Republican presidential nominee Romney and US President Obama smile at the end of their first presidential debate in Denver

Both candidates in the race for the White House have got a boost from US employment figures but the welcome news on job creation in the world's biggest economy may be easier for President Barak Obama's campaign to spin.

US employers added 114,000 jobs to their payrolls last month, a figure that was largely in line with economists' forecasts but also one that avoided a streak of recent disappointments from the Labor Department releases. As if to atone for previous sins, figures for job growth in July and August were marked up on revision (by 40,000 and 44,000 respectively) to show three consecutive months of solid payroll additions in the next-to-last employment report before the election.

The economy and job creation played a key role in Wednesday's presidential debate, the first of three televised head-to-head encounters between the president and his challenger, Mitt Romney, prior to the 6 November election. Romney was widely perceived to have won the contest, which attracted more than 67 million US viewers, thanks to a spirited performance that many election experts say have given new life to his floundering campaign.

A Reuters/Ipsos poll taken just after the face-off in Denver, Colorado, showed Romney with a 51 percent "favourable" rating among likely voters, the first such score over 50 percent since the campaign began. Obama's figure remained unchanged at 56 percent.

The unemployment figures will give the president's team a welcome reprieve from the debate, as it can reasonably argue that the three-month additions helped push the country's headline unemployment rate to 7.8 percent - the lowest since at least 2009.

Hourly earnings were also stronger than expected, rising 0.3 percent on the month and 1.8 percent on the year to $25.58, another sign of job market stability.

Labour market weakness

The Republican candidate, on the other hand, will no doubt prefer to focus on two figures - one headline, the second less so - as he attacks the economic record of Obama in the final weeks of his campaign for the White House.

Romney can correctly note that the dip in headline unemployment is, in fact, a sign of labour market weakness in that is suggests a good number of Americans have simply given up searching for work after increasing long stretches of unemployment.
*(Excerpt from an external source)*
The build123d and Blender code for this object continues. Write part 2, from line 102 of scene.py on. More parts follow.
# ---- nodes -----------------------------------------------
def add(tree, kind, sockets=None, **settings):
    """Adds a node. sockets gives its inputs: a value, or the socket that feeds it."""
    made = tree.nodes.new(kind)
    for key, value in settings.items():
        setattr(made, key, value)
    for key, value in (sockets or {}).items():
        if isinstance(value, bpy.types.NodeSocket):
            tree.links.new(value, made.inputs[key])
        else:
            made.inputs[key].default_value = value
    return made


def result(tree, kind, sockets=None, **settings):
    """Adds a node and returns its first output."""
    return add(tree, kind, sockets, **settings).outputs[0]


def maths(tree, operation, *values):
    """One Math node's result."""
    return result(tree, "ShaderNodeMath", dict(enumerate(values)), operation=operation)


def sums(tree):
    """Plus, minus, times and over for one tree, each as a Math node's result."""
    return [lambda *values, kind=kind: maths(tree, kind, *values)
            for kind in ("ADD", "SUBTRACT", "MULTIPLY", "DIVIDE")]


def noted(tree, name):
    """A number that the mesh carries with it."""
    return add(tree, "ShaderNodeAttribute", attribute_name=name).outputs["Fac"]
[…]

That thesis is borne out by the department's labour force participation rate of 63.6 percent - barely a nudge higher than the August reading which itself was the lowest since at least 1981. In effect, the LFP rate tells us there are fewer working Americans, compared to the overall population, than at any time in the last three decades.

Those figures are notoriously difficult to explain, however, given the fact that only those officially looking for work are used to calculate the headline rate of unemployment. Those who've left the job market altogether could have retired early, decided to stay at home and look after their children or infirmed relatives or sought private education.

In a soundbite-driven contest that's accelerating towards a seemingly frantic conclusion, it may prove difficult for the Romney campaign to articulate the underlying weakness in the labor market to audiences schooled to associate job creation with falling rates of unemployment. Put simply: how can you explain what isn't there?

Obama's team can't be blamed, then, for exploiting the crude headline figures that suggest more new jobs and fewer out-of-work Americans - even after he tried to soften the blow of his poor debate performance by accusing Romney of being slippery with the economic facts.

There might even be something in the data to satisfy conspiracy theorists, as well, given that a large portion of the July and August revisions were down to increases in government payrolls. The curious timing of the additions led to the former CEO of GE, Jack Welch , to Tweet: "Unbelievable jobs numbers...these Chicago guys will do anything ...can't debate so change numbers."

In any event, the figures are a reminder of the random nature of certain data that politicans and the media draw upon to explain a complicated economic reality.